The coalition, concerned about preserving New York’s evidence-sharing requirements—known as “Kalief’s Law”—warns that lawmakers and district attorneys are seeking to weaken critical aspects of the law. Such efforts, the coalition argues, could jeopardize New Yorkers’ Sixth Amendment rights to a fair and speedy trial.

The discovery reform law, which mandates timely evidence sharing, took effect in 2020. It was inspired by the tragic story of Kalief Browder, a Bronx teenager who spent three years on Rikers Island awaiting trial, ultimately leading to his death.

Browder was falsely accused of stealing a backpack in 2011, but stronger evidence-sharing laws could have resulted in a quick dismissal of the charges, sparing him from years of abuse and the torment of solitary confinement. In 2015, at just 22 years old, Browder died by suicide.

“This is basic due process,” said Juval O. Scott, Executive Director of The Bronx Defenders. “In the Bronx, we’ve seen how timely access to evidence allows the people we represent to make fully informed decisions about their cases and holds law enforcement accountable. Rolling back this critical law would dishonor the legacy of Kalief Browder and devastate the progress we’ve made toward transparency and fairness.”

The alliance said that several elected officials, such as Manhattan District Attorney Alvin Bragg, have indicated that the law may be weakened this legislative session. The law’s opponents argue that it has led to a spike in dismissals, a characterization the defenders said is misleading.

In a Center For Urban Future Fireside Chat with DA Bragg, which he posted on X, he questioned the law.

“The most significant problem with the statute is the remedy,” said DA Bragg. “If a document or documents are inadvertently not disclosed, a lot of the courts are dismissing our cases.”

State Senator Zellnor Myrie and Assembly Member Micah Laser cosponsored a new bill targeting discovery laws that would grant district attorneys access to the NYPD’s database, making it easier for them to share crucial evidence – a proposal the coalition supports because it would streamline the discovery process without limiting its requirements.

But the law makers suggested in an opinion piece published by the New York Daily News that streamlining discovery was only the beginning.

“We expect that New York’s district attorneys will seek additional changes to the discovery law this year,” Myrie and Lasher said in the article. “In light of the data, the Legislature should give their proposals serious consideration, while keeping in mind how the old system often trampled on the due process rights of defendants.”

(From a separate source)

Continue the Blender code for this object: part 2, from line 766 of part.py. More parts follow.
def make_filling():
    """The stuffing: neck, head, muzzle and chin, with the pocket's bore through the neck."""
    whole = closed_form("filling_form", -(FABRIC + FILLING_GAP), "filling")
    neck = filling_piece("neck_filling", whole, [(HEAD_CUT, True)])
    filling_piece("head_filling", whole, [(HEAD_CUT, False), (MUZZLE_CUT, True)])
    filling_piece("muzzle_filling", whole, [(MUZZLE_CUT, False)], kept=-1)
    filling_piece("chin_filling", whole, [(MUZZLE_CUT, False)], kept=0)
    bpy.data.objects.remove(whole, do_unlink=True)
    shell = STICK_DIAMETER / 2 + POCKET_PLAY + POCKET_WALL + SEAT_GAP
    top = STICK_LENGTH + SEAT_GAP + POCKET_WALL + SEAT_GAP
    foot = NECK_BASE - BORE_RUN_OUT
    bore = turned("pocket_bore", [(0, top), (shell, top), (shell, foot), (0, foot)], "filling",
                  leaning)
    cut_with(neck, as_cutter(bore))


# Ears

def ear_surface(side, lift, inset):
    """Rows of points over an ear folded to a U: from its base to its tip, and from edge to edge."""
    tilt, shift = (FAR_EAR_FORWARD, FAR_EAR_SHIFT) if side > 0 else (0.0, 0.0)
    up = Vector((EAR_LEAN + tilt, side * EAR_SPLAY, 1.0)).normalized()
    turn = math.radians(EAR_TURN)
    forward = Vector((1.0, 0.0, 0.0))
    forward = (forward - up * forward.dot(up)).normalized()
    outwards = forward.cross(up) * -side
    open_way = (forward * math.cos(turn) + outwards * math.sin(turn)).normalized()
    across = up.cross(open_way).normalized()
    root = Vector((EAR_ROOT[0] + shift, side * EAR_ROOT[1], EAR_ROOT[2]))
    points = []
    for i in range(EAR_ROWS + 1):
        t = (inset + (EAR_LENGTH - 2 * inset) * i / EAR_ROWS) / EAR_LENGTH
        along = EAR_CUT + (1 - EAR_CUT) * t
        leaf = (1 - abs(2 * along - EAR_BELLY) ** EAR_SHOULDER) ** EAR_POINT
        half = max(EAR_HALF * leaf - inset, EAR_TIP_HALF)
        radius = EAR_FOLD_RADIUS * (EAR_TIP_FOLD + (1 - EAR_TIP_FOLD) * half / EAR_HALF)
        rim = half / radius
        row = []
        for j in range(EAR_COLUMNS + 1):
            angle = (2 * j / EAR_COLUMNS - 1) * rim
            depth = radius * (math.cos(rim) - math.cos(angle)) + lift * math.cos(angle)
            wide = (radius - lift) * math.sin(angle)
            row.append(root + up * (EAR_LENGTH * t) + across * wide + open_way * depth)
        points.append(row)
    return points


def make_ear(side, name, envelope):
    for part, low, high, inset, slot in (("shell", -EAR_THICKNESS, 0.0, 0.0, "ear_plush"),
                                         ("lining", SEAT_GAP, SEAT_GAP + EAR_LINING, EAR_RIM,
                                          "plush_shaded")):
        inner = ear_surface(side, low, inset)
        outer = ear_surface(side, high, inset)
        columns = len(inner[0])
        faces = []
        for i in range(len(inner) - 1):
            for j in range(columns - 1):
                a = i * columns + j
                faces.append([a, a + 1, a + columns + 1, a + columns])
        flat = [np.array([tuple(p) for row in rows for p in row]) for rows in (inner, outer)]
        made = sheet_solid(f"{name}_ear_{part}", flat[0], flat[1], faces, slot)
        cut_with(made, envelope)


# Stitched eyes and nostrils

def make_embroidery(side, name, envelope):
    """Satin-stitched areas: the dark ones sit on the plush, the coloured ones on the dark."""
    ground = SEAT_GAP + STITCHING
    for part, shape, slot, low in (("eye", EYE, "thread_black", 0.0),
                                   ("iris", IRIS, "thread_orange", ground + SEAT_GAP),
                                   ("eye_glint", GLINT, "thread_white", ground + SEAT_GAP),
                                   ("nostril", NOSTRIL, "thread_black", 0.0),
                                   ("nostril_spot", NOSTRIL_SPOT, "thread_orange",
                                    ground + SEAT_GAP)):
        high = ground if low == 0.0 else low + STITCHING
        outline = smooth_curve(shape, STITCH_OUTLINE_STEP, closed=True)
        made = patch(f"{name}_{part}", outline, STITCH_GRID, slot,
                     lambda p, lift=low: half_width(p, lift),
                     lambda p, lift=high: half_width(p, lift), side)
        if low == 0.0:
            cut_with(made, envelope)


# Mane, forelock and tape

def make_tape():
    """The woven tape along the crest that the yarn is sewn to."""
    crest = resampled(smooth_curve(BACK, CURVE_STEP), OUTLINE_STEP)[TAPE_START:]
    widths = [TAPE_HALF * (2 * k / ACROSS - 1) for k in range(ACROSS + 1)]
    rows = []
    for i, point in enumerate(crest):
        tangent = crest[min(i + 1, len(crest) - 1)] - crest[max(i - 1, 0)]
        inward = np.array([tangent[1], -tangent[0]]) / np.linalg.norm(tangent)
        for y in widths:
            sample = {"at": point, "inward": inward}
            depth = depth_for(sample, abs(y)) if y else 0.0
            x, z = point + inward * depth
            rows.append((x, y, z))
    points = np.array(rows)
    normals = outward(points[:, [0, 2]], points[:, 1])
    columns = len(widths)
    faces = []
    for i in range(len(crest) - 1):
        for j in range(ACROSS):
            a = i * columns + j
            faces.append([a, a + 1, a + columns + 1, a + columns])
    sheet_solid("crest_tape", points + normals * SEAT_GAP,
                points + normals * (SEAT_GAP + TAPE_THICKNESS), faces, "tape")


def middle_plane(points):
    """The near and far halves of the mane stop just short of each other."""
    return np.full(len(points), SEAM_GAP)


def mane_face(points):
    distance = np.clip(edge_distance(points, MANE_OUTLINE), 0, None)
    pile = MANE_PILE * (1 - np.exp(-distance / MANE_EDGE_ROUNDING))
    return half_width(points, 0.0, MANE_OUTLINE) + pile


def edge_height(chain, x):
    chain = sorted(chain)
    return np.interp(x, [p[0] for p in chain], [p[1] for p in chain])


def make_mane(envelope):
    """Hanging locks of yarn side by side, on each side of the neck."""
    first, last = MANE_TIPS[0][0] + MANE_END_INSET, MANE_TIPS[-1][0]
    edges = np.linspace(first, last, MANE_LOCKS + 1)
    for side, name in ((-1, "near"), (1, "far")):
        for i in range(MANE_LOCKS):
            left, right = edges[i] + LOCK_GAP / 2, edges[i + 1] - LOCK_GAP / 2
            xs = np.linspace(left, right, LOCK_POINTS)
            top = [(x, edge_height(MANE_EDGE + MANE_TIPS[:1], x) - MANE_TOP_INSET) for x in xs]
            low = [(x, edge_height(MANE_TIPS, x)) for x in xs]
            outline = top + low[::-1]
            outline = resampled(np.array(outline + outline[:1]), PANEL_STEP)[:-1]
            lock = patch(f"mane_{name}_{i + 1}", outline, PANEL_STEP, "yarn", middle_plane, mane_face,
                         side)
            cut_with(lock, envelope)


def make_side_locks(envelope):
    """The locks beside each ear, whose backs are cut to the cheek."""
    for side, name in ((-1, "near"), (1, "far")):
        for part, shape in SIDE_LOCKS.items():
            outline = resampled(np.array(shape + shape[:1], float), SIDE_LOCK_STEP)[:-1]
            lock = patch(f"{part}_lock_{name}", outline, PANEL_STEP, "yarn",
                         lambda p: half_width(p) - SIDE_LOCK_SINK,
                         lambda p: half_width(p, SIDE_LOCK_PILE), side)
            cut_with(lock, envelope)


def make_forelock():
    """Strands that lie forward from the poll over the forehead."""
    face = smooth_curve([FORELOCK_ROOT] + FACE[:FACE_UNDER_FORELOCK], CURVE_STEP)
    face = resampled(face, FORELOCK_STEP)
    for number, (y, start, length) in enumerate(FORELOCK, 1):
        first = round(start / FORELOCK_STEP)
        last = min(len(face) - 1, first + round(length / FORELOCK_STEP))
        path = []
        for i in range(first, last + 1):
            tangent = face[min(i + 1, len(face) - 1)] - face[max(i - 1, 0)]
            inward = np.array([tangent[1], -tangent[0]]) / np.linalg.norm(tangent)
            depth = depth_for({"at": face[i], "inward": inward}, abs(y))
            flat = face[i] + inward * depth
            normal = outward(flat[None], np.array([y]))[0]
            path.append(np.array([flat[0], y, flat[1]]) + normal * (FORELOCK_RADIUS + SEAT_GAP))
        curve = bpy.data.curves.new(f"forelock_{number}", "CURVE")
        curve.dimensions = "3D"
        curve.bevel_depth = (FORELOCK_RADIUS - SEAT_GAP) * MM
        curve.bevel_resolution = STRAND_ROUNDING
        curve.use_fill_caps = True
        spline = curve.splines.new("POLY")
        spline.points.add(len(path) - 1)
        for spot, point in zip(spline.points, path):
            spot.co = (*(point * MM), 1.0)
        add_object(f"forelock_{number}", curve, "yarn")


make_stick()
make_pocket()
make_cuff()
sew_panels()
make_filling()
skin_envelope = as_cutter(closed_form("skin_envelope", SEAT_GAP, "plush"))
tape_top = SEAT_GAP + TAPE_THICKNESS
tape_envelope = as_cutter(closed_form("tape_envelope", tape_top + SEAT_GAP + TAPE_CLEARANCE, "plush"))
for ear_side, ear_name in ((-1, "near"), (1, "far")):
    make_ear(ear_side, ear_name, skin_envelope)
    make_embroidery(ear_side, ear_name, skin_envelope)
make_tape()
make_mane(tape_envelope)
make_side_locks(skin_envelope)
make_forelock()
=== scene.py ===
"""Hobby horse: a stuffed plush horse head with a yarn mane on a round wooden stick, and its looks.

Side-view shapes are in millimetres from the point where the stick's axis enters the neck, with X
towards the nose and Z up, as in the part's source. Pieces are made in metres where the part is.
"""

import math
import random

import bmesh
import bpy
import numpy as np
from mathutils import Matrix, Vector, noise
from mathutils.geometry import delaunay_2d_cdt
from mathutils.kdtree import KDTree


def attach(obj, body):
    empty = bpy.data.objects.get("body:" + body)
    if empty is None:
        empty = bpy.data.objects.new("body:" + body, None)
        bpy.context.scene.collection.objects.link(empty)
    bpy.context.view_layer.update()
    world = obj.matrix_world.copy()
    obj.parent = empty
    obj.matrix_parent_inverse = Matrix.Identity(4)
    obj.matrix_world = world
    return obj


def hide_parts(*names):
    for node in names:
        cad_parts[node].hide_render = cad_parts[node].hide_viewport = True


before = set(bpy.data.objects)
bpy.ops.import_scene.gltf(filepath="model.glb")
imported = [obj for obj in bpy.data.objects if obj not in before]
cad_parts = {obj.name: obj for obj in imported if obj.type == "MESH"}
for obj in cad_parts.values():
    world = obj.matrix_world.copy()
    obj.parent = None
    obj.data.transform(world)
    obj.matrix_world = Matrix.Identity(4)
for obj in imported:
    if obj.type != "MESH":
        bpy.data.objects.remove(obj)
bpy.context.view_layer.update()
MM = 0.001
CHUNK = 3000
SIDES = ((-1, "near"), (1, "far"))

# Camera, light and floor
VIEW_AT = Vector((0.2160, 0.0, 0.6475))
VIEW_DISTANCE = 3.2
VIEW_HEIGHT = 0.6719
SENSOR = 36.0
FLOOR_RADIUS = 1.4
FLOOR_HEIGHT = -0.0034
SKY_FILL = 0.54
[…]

Gov. Kathy Hochul took aim at the current discovery laws in her State of the State speech Thursday night.

“I will fight to finally close those loopholes that were created in our discovery laws that delay trials and lead to cases being thrown out on minor technicalities,” Hochul said.

But Eli Northrup, Policy Director in the Bronx Defender’s Criminal Defense Practice, said the assertion that dismissals, especially for felonies, have skyrocketed is based on arrest data, rather than indictment data.

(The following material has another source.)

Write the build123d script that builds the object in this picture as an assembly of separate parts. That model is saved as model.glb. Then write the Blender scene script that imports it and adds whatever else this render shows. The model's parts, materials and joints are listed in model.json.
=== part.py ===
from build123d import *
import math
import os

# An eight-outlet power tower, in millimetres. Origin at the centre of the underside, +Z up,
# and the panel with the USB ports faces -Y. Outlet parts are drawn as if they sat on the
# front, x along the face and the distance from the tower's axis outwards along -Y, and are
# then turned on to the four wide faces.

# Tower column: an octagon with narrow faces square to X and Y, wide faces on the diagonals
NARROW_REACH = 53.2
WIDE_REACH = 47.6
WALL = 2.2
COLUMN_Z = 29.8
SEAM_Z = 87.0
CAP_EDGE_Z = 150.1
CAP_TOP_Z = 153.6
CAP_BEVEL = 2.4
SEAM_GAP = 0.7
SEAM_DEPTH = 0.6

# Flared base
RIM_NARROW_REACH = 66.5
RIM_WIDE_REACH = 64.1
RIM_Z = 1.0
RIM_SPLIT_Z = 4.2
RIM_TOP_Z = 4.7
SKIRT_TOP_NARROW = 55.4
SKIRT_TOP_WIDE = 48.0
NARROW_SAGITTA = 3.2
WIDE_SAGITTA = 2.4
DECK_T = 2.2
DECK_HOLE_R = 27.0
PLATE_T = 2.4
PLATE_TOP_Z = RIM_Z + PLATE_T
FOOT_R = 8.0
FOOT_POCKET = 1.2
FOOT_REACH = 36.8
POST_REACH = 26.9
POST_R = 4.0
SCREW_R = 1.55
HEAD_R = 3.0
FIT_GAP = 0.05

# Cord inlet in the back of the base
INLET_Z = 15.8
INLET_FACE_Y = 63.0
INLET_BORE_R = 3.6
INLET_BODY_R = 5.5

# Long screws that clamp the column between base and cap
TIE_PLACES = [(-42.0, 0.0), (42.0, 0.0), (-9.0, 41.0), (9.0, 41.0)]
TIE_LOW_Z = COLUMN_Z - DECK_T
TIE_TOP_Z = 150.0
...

”We have a police department under this mayor that is more frequently characterizing arrests as felonies when they are not felonies,” Northrup said. “And when they make their way in front of a district attorney, they realize that.”

Members of the Alliance to Protect Kalief’s Law worry that rolling back discovery requirements will drag the state back to a time when prosecutors frequently sat on evidence until shortly before a trial, preventing defense attorneys from helping clients clear their name.

The Bronx Defenders said this could reignite issues in the Bronx, like when courts were so badly backlogged that the Bronx Defenders sued in 2016 over defendants’ court proceedings in low-level cases being delayed months, or even years in violation of their right to a speedy trial.

Northrup said that rollbacks would undermine “Kalief’s Law.”

“ It’s [the Bronx] kind of ground zero for discovery reform in many ways,” Northrup said. It has definitely positively impacted justice in the borough because individuals can see the evidence against them. They’re not blindfolded, and to roll these back, it will impact people in the Bronx in the way that it impacted Kalief Browder.”